加速度センサとロータリーエンコーダを組み合わせた速度計測法④:加速度センサによる問題解決へのアプローチ

今回は④:加速度センサによる問題解決へのアプローチ について書きます。

前回、移動平均をとることで測定される速度と実際の速度の間に遅延が生じることを紹介しました。今回は加速度センサを用いてこの遅延を解消する方法を紹介します。

前回の例を再び出しますが、初速0、加速度を10 m/s^2とすると、10 ms間に速度は0.1m/sになりますが、10 ms間の時間平均で計測される速度は0.05 m/sで、実際の速度の半分になります。この半分のズレを、加速度センサで計測した加速度で補います。今回用いたのはこのような式です。

(計測速度) = (エンコーダ計測速度 [時間平均あり] )
         + (加速度センサ計測加速度 [時間平均あり] )×(平均時間) / 2

先の例で実際に計算すると、10 msの時間平均でエンコーダで得た速度は0.05 m/s、加速度は10 m/s^2、平均時間は10 msなので (計測速度) = 0.05 + 10×0.01 / 2 = 0.1 m/sとなり、現在の速度が得られていることが分かります。

この式を適用するため、実際に加速度センサで加速度を計測しました。私のマウスでは前後2か所に加速度センサを搭載しています。


これが、加速度センサで得た、マウスの進行方向の出力です。1 msごとに計測(AD変換)し、2つのセンサの出力を平均しています。


かなり振動していますが、やはり移動平均をとると平滑化できます。下のグラフは計測された加速度を5、10、20、30、50 msで移動平均をとったものです。

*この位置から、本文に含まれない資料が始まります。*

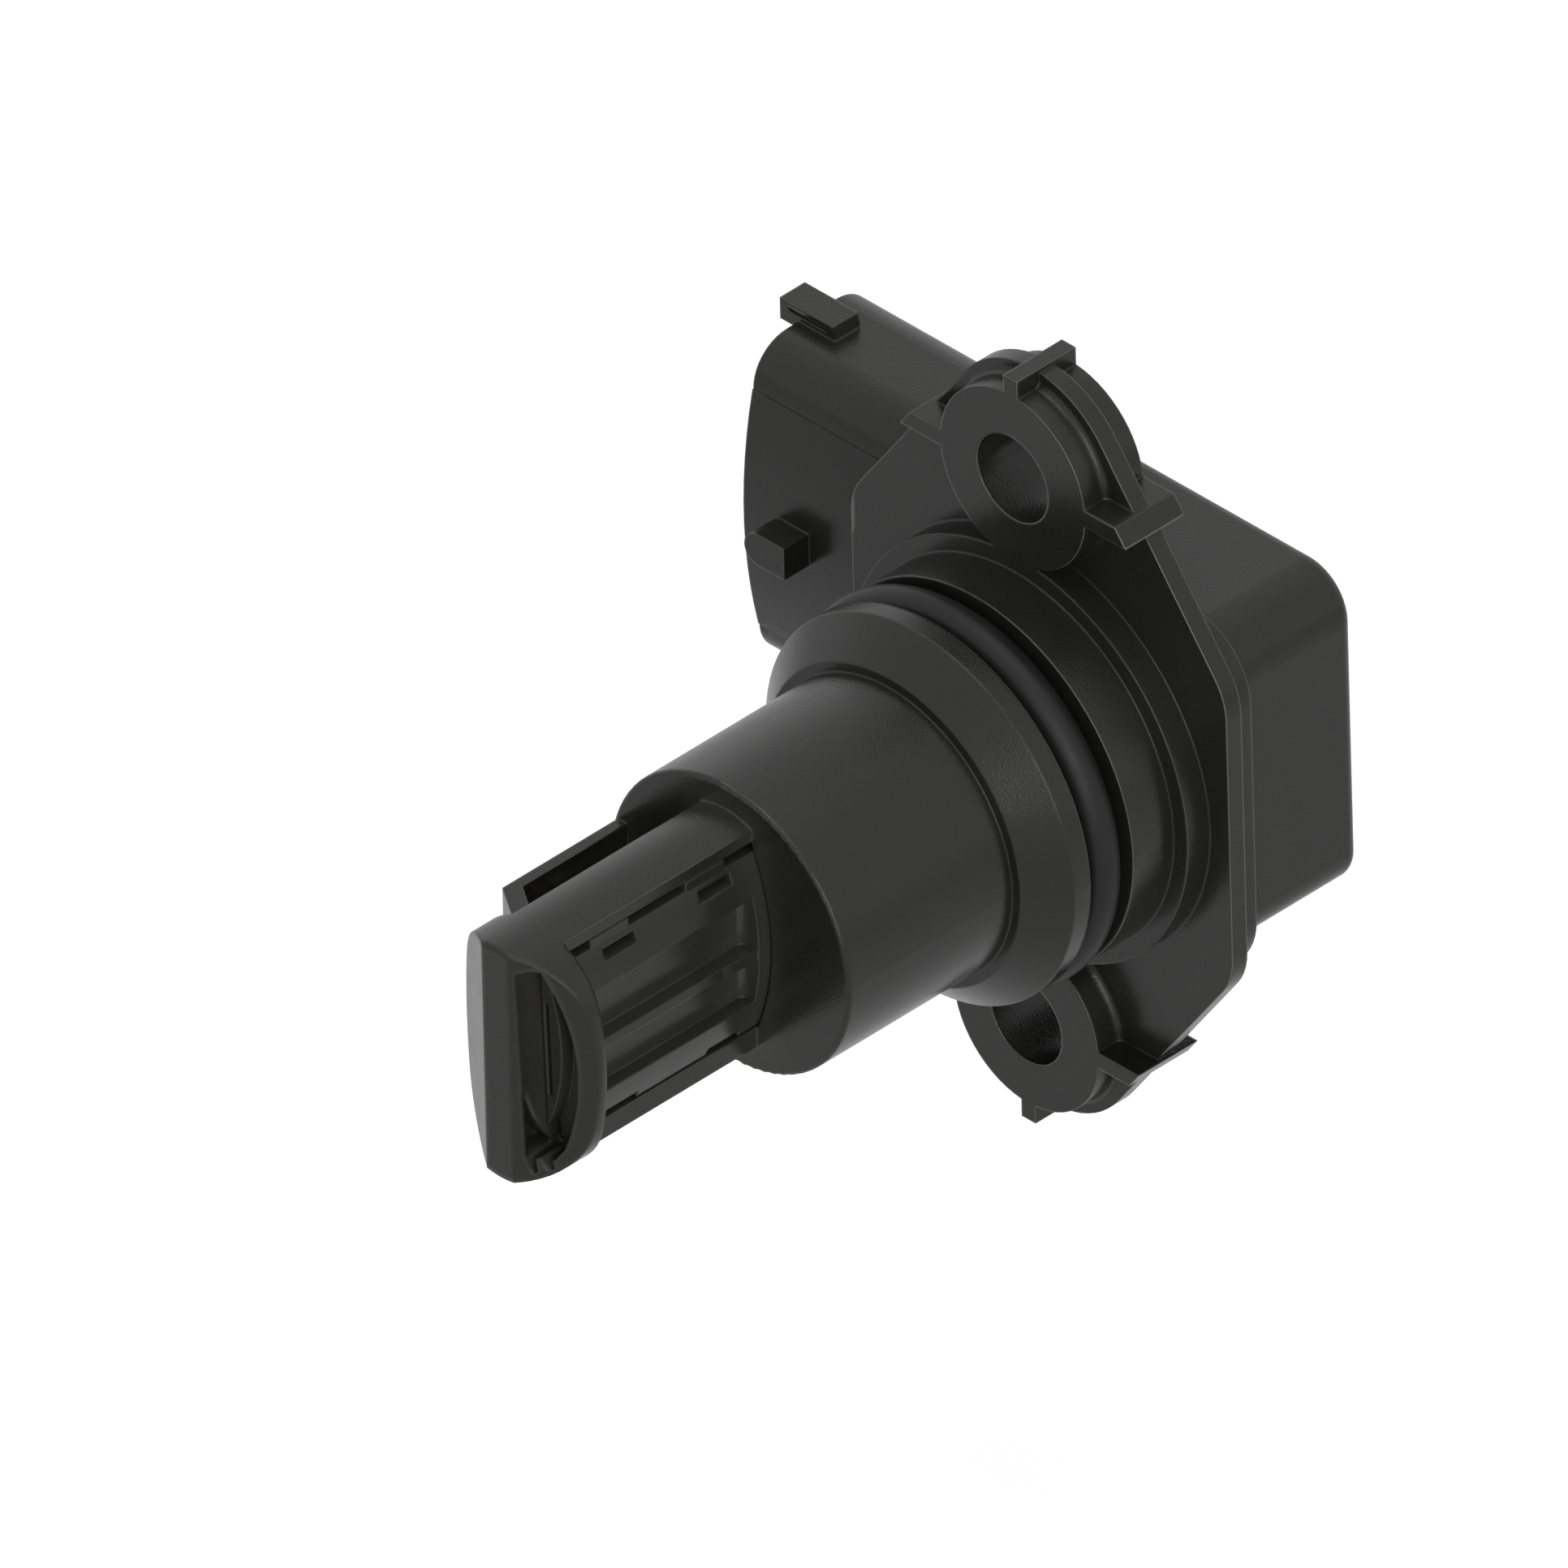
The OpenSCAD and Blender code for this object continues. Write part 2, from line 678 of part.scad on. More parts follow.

例えば20、30、50 ms移動平均をとった場合に対して、上で上げた式を用いて加速度センサで遅延を補った速度を計算すると下のようになります。


平均時間に関係なく遅延が無くなること、平均時間が長くなるほど平滑化されることがわかります。
このようにして、ロータリエンコーダと加速度センサの計測データを
・時間平均により平滑化し、
・2つを組み合わせて遅延を解消する
ことで、速度を遅延なく平滑化して計測することができます。
もちろん、マイクロマウス競技ではきれいなデータをとることでなく、走行速度を向上させることが重要です。きれいなデータが取れるほど制御が安定させやすく速度を上げやすいとは思いますが。



また、移動平均をとる時間はどのくらいがよいかという疑問あるかと思います。あまり長くとると平滑化作用は大きくなるものの、走行開始後しばらくは速度が不定になります。加えて、保持する過去データが増え、メモリ消費が増えるので好ましくありません。
自分なりに平滑化できていると思う時間の中で最小のものを選ぶ、という感じでしょうか。上の実験結果をうけて私は30 ms移動平均をとることにしました。

マシンごとに事情は異なるでしょうし、私の今回の計測結果もフィードバック制御無しの結果なので、移動平均をとる時間の最適化は非常に難しい問題です。

以上で一連の速度計測法の紹介は終わりです。次回からは紹介した内容に関して想定される疑問点について述べようと思っています。